Monday, April 15, 2024

NY Times Admits Voters Have 'Rosier Picture' of Trump's Presidency Compared to Biden's Dumpster Fire


Mike Miller reporting for RedState 

The nearer we get to November 5, the likelier it appears that the 2024 presidential election will be closer than some anticipate. While former President Donald Trump has led in various swing-state polls for months, President Joe Biden recently closed the gap in six of those states. 

Most political polls are popularity contests at worst and valid indicators at best. Given the nature of support — and opposition — for both Biden and Trump, the "baked-in" vote is not likely to change, which leads to where we're usually led: voter turnout. 

And oodles of voters on both sides are already accusing the other side of election shenanigans to come. 

All that being said, a Sunday New York Times article caught my attention. The hopelessly far-left Times conceded that voters are looking back “more positively” on Trump’s presidency as Biden continues to prove he's the worst — or darn close — president in U.S. history.

The Times even acknowledged that voters have a “rosier picture” of Trump’s presidency in comparison with Biden's dumpster fire, particularly concerning the illegal alien crisis, the economy, and the steady decline in law and order.

Views of Donald J. Trump’s presidency have become more positive since he left office, bolstering his case for election and posing a risk to President Biden’s strategy of casting his opponent as unfit for the presidency, according to new poll by The New York Times and Siena College.

While the memories of Mr. Trump’s tumultuous and chaotic administration have not significantly faded, many voters now have a rosier picture of his handling of the economy, immigration and maintaining law and order. 

Ahead of the 2020 election, only 39 percent of voters said that the country was better off after Mr. Trump took office. Now, looking back, nearly half say that he improved things during his time as president.

The poll’s findings underscore the way in which a segment of voters have changed their minds about the Trump era, recalling those years as a time of economic prosperity and strong national security. 

The shift in views about his administration comes even as Mr. Trump faces dozens of felony counts and will appear in a New York courtroom on Monday for jury selection in one of his four criminal trials.

It gets even better — and more surrealistic, given it's from The New York Times. 

Are you sitting down? The Times also conceded that Trump's presidency was "better for the country" than Biden's clown-car yet ominous administration.

Many voters still remember Mr. Trump as a divisive and polarizing figure, giving him low ratings on race relations and unifying the country. Yet, a larger share of voters see Mr. Trump’s term as better for the country than the current administration, with 42 percent rating the Trump presidency as mostly good for the country compared with 25 percent who say the same about Mr. Biden’s. Nearly half say the Biden years have been mostly bad for the country.

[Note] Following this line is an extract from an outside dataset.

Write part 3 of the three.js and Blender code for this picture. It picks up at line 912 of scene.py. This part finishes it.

While the objective and even reasonably intelligent among us have known every bit of this since at least the days of Biden's infamous 2020 basement campaign, we now have a leading left-wing newspaper agreeing with us. That's profound. The Times will of course continue to try its damnedest to do anything it can to help torpedo Trump, so there's that.

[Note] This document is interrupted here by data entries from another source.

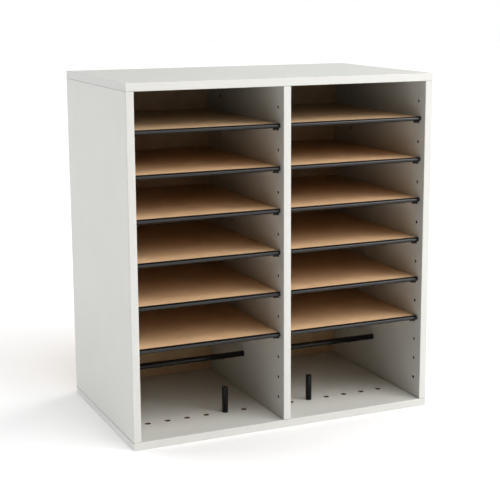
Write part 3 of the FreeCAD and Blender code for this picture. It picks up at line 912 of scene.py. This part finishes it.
class ORGANIZER_OT_studio(bpy.types.Operator):
    """Lay the pale floor, hang the lights and stand the camera"""
    bl_idname = "organizer.studio"
    bl_label = "Studio"

    def execute(self, context):
        look = context.scene.organizer_studio
        scene = context.scene
        r = look.floor_radius
        a = np.linspace(0, 2 * np.pi, RIM_POINTS, endpoint=False)
        rim = np.stack([r * np.cos(a), r * np.sin(a), 0 * a], -1)
        floor = put_mesh("studio_floor", rim, [list(range(RIM_POINTS))], sharp_angle=30)
        give(floor, studio_paper("seamless_background_paper", look))

        # The studio is dark past its lights, and only what the camera sees of it directly is white.
        world = bpy.data.worlds.new("white_backdrop")
        world.use_nodes = True
        tree = world.node_tree
        tree.nodes.clear()
        seen = add(tree, "ShaderNodeLightPath").outputs["Is Camera Ray"]
        white = add(tree, "ShaderNodeBackground", inputs={"Color": (1.0, 1.0, 1.0, 1.0), "Strength": seen})
        add(tree, "ShaderNodeOutputWorld", inputs={"Surface": white.outputs[0]})
        scene.world = world

        for name, azimuth, elevation, filled in SOFT_LIGHTS:
            light = bpy.data.lights.new(name + "_soft_light", "SUN")
            light.energy = getattr(look, name)
            light.angle = math.radians(filled)
            hang(light.name, light, azimuth, elevation, FAR_LIGHT)
        for name, azimuth, elevation, distance, width in SOFT_BOXES:
            light = bpy.data.lights.new(name, "AREA")
            light.shape = "SQUARE"
            light.size = width
            light.energy = getattr(look, name)
            hang(light.name, light, azimuth, elevation, distance)

        data = bpy.data.cameras.new("photo_camera")
        data.lens = look.lens
        data.sensor_width = 36.0
        data.shift_x, data.shift_y = look.shift
        data.clip_end = 200.0
        camera = bpy.data.objects.new("photo_camera", data)
        scene.collection.objects.link(camera)
        camera.location = look.eye
        camera.rotation_euler = Euler([math.radians(v) for v in look.turn], "XYZ")
        bpy.context.scene.camera = camera
        scene.view_settings.view_transform = "Standard"
        return {"FINISHED"}


class ORGANIZER_PT_panel(bpy.types.Panel):
    """Lists the organizer's pieces in the sidebar"""
    bl_idname = "ORGANIZER_PT_panel"
    bl_label = "Literature Organizer"
    bl_space_type = "VIEW_3D"
    bl_region_type = "UI"
    bl_category = "Organizer"

    def draw(self, context):
        for operator in OPERATORS:
            self.layout.operator(operator.bl_idname)


OPERATORS = (
    ORGANIZER_OT_studio,
    ORGANIZER_OT_boards,
    ORGANIZER_OT_back,
    ORGANIZER_OT_shelves,
    ORGANIZER_OT_edging,
    ORGANIZER_OT_pins,
    ORGANIZER_OT_rods,
)
SETTINGS = {
    "organizer_carcass": ORGANIZER_PG_carcass,
    "organizer_shelves": ORGANIZER_PG_shelves,
    "organizer_rods": ORGANIZER_PG_rods,
    "organizer_studio": ORGANIZER_PG_studio,
}


def register():
    for name, group in SETTINGS.items():
        bpy.utils.register_class(group)
        setattr(bpy.types.Scene, name, PointerProperty(type=group))
    for operator in OPERATORS:
        bpy.utils.register_class(operator)
    bpy.utils.register_class(ORGANIZER_PT_panel)


def unregister():
    bpy.utils.unregister_class(ORGANIZER_PT_panel)
    for operator in reversed(OPERATORS):
        bpy.utils.unregister_class(operator)
    for name, group in SETTINGS.items():
        delattr(bpy.types.Scene, name)
        bpy.utils.unregister_class(group)


def main():
    register()
    bpy.ops.organizer.studio()
    bpy.ops.organizer.boards()
    bpy.ops.organizer.back()
    bpy.ops.organizer.shelves()
    bpy.ops.organizer.edging()
    bpy.ops.organizer.pins()
    bpy.ops.organizer.rods()


if __name__ == "__main__":
    main()
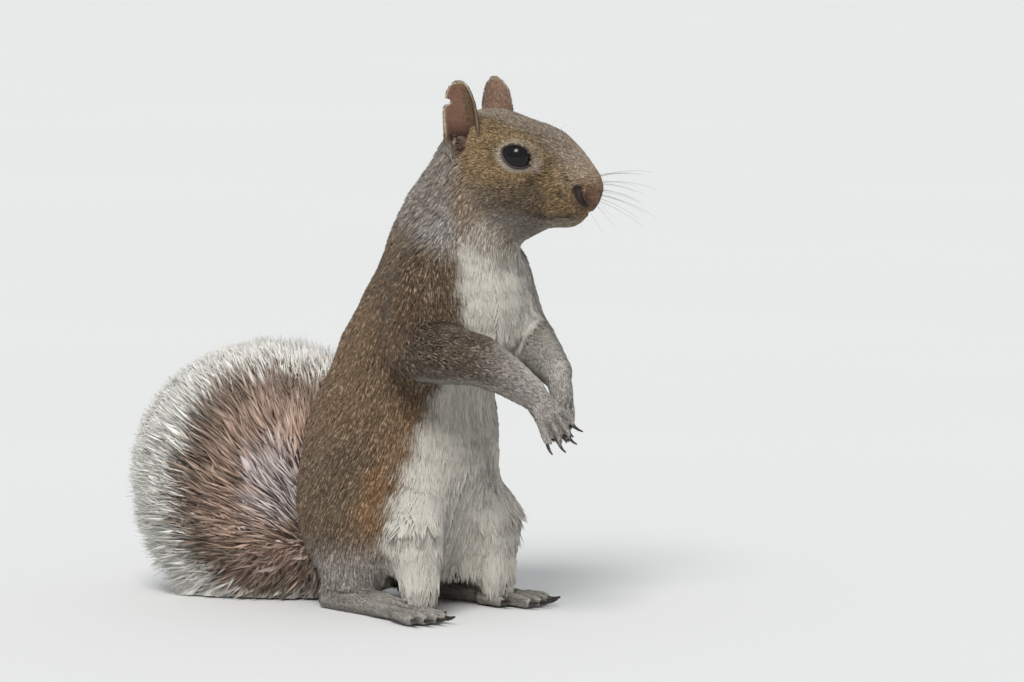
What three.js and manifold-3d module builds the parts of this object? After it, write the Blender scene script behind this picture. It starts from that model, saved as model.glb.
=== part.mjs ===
// A grey squirrel, life size, standing upright on its hind feet with its fore paws hanging before its chest.
// Millimetres, +Z up. The trunk faces -Y and +X is the animal's left. The floor is z = 0.
// The solids reach out to the tips of the coat. One smooth field describes the head, the trunk and the upper limbs:
// each of their nodes is meshed from that field at its own fineness, and parted from its neighbours by narrow cuts.
// Forearms, paws, claws, ears and the tail are lofted through rings.
import * as THREE from "three";
import { mergeVertices } from "three/addons/utils/BufferGeometryUtils.js";
import Module from "manifold-3d";

const wasm = await Module();
wasm.setup();

// ---------------------------------------------------------------- driving dimensions

const GAP = 0.4; // between neighbouring nodes
const TAIL_GAP = 1; // between the rump and the tail, whose surfaces are rounder than their facets
const HEAD_YAW = 17; // degrees that the head is turned to the animal's left
const EYE_RADIUS = 6.8;
const TAIL_RING = 29; // radius of the tail's curl, at its bone
const TAIL_HALF = 25; // half the full tail's breadth, out to the tips of its hair
const TAIL_LENGTHS = 5; // nodes that the tail is divided into

// Mesh steps of each kind of node.
const STEP = {
  head: 4.5,
  neck: 9.5,
  trunk: 11.5,
  thigh: 10,
  shin: 8.7,
  upperArm: 8,
};

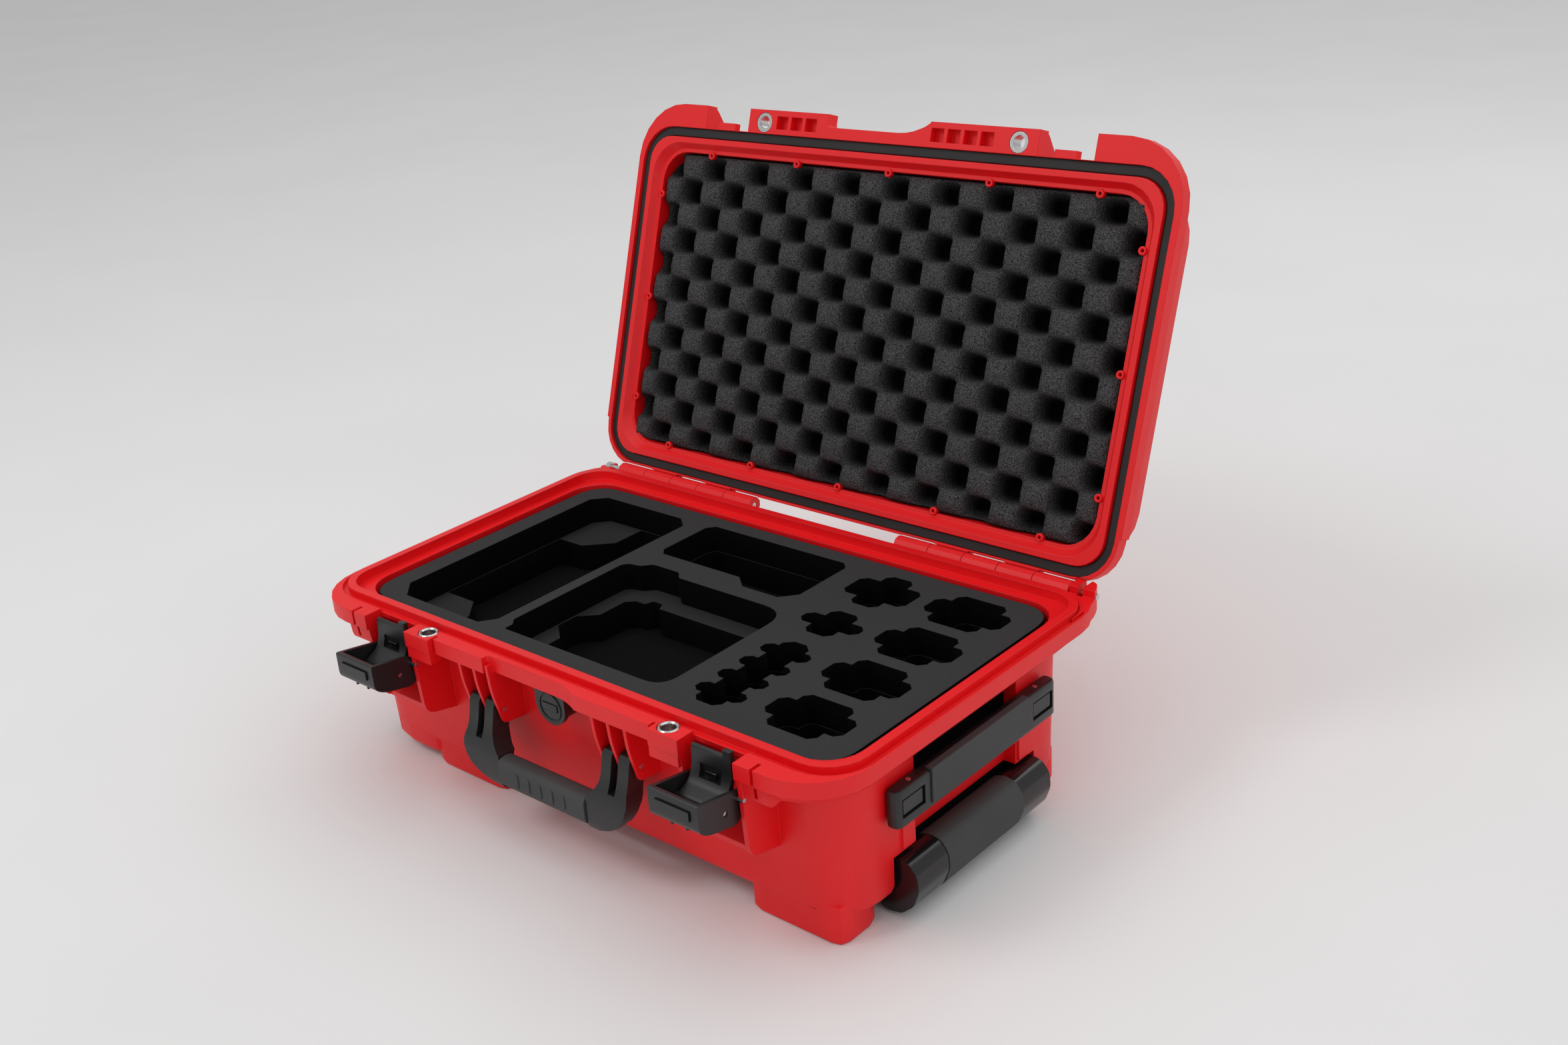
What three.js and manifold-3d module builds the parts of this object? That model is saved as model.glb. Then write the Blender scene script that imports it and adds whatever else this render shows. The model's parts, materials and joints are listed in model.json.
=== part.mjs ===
// Wheeled hard carrying case for a drone: a red shell with a hinged lid, two
// claw latches, three handles, two wheels and fitted foam.
// Millimetres, +Z up. X runs along the front, Y from the front to the back.
// The origin is on the floor under the middle of the base.
import * as THREE from 'three';
import { mergeVertices } from 'three/addons/utils/BufferGeometryUtils.js';
import Module from 'manifold-3d';

const wasm = await Module();
wasm.setup();

// ---- driving dimensions -------------------------------------------------
const GAP = 0.3; // clearance where two pieces rest on each other
const LIP_Z = 157; // crest of the sealing lip above the floor
const FLANGE_Z = LIP_Z - 3.5; // flat top of the base flange
const FLANGE_HALF = [278, 177]; // base and lid flange, half length and depth
const FLANGE_RADIUS = 50;
const FLANGE_DROP = 13; // thickness of the flange at the front and back
const END_BAND_DROP = 27; // taller band at the two ends
const BODY_HALF = [262, 141]; // outside of the base walls
const BODY_RADIUS = 38;
const BODY_BOTTOM_Z = 20;
const WALL = 4.5;
const LIP_HALF = [271.5, 155.5]; // outside of the sealing lip
const LIP_WIDTH = 7;
const LIP_RADIUS = 32;
const BAY_X = [149, 199.5]; // latch bay, inner and outer side
const BAY_BACK_Y = -160.5;
const RIB = 4;
const HANDLE_RIB_X = [57, 73.5, 90.5];
const RECESS_X = [-60, 40]; // shallow recess in the middle of the front
const HINGE = { y: 166, z: LIP_Z - 5 };
const LID_OPEN = 108.5; // degrees from closed, leaning on its stop
const LID_Z = LIP_Z - 3; // underside of the closed lid's flange
const LID_WALL_TOP = LIP_Z + 62.5;
const LID_TOP = LIP_Z + 72;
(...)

Finally, The Times included a quote from a former self-proclaimed "Trump hater" who's done a 180 on the former president. Twenty-three-year-old Maya Garcia told the outlet:

When he was first running, I was, like, what is this guy even yapping about? Like, what is he even saying? Like, he’s saying all the wrong things. But to be honest, if you look deep into his personality, he actually cares about the country. You know at first I didn’t like it. But sometimes we need that type of person in our lives.

I'd only add: And all the time, we don't need a person like Joe Biden in our lives, our country, the Mideast, or any other part of the world he could make worse.